Beating a boss unlocks that boss as a track piece for the track builder, which no longer requires you to spend coins to unlock new parts. Instead, the vast majority of track pieces are already available, letting you build whatever you want out of the gate. The tutorial doesn’t do the best job of letting you know how everything works in the builder, but it’s fairly easy to figure out and put together a simple track, although making more complicated tracks will take some practice.
The track builder seems to include every track piece used in the races in the campaign, so there aren’t any restrictions on the complexity of what you can build, making both building and racing on community tracks fun. Finding a community track is pretty simple, as there are recommended tabs, alongside a selection of the most liked tracks over a certain period of time. You can also filter by tags, environments, and even track names, making it easier to find a specific type of track. The overall sharing system is fairly simple and has enough filtering options to make it quick and easy to use.
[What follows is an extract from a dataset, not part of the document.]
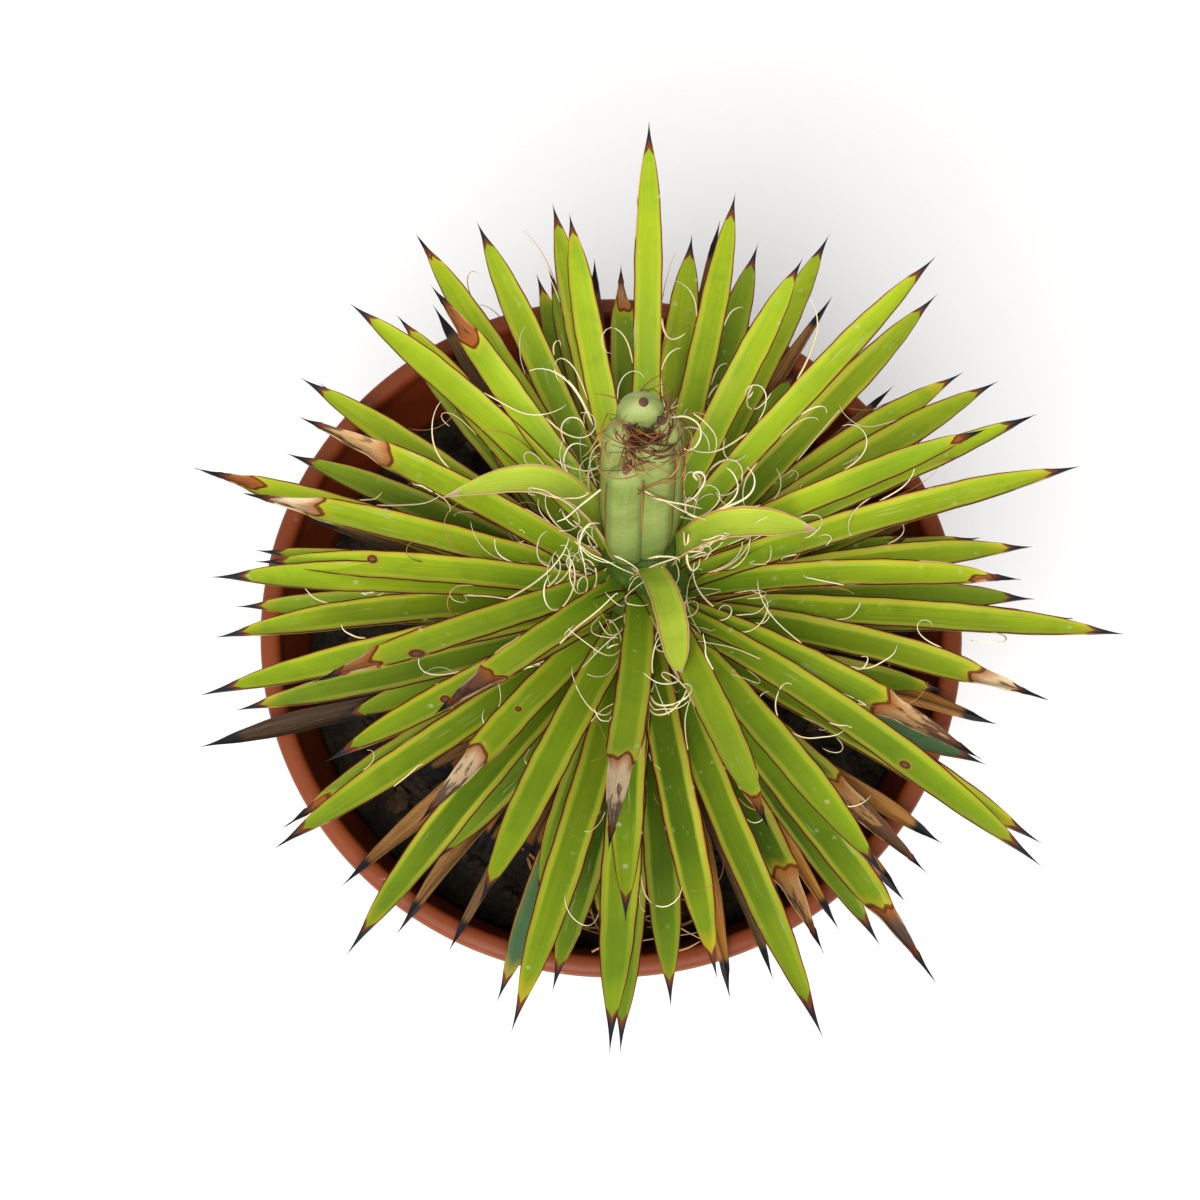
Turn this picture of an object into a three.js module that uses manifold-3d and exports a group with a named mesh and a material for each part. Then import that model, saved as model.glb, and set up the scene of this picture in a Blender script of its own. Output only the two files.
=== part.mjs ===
// A thread-leaf agave in a round terracotta pot. Millimetres, +Z up, origin at the middle of the pot's
// underside. The plant leans back, towards +Y; the front of the object faces -Y.
//
// The leaves stand on a short stem in rings. Each ring has its rise above the plant's own level and the
// height at which its leaves leave the stem; each leaf has its heading round the stem and its length.
import * as THREE from "three";
import { mergeVertices } from "three/addons/utils/BufferGeometryUtils.js";
import Module from "manifold-3d";

const wasm = await Module();
wasm.setup();

// ---- Driving dimensions ----

// Pot
const POT_HEIGHT = 105;
const RIM_RADIUS = 60;
const BASE_RADIUS = 42;
const FLOOR_THICKNESS = 3;
const WALL = 2.6;
const COLLAR_DEPTH = 17;
const COLLAR_STEP = 2.2;
const LIP_WIDTH = 3.5;
const LIP_HEIGHT = 3;
const LIP_OVERHANG = 1;
const LIP_STEPS = 6;
const EDGE_ROUND = 1.5;
const DRAIN_HOLES = 6;
const DRAIN_RADIUS = 4;
const DRAIN_CIRCLE = 27;
const POT_SIDES = 56;

// Soil
const SOIL_LEVEL = 88;
const SOIL_LUMP = 1.1;
const SOIL_RINGS = [49, 41, 32, 22, 13];
const SOIL_SIDES = 40;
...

Hot Wheels Unleashed 2: Turbocharged does make improvements over the original, but it is still largely the same game. The added depth to the racing itself is where it shines the most and the new vehicle classes provide a nice complexity and incentive to use a wider variety of Hot Wheels. The challenges and rewards are disappointing and the story doesn’t add much to the campaign, but most of your time will be spent burning plastic on orange tracks, which is still fun.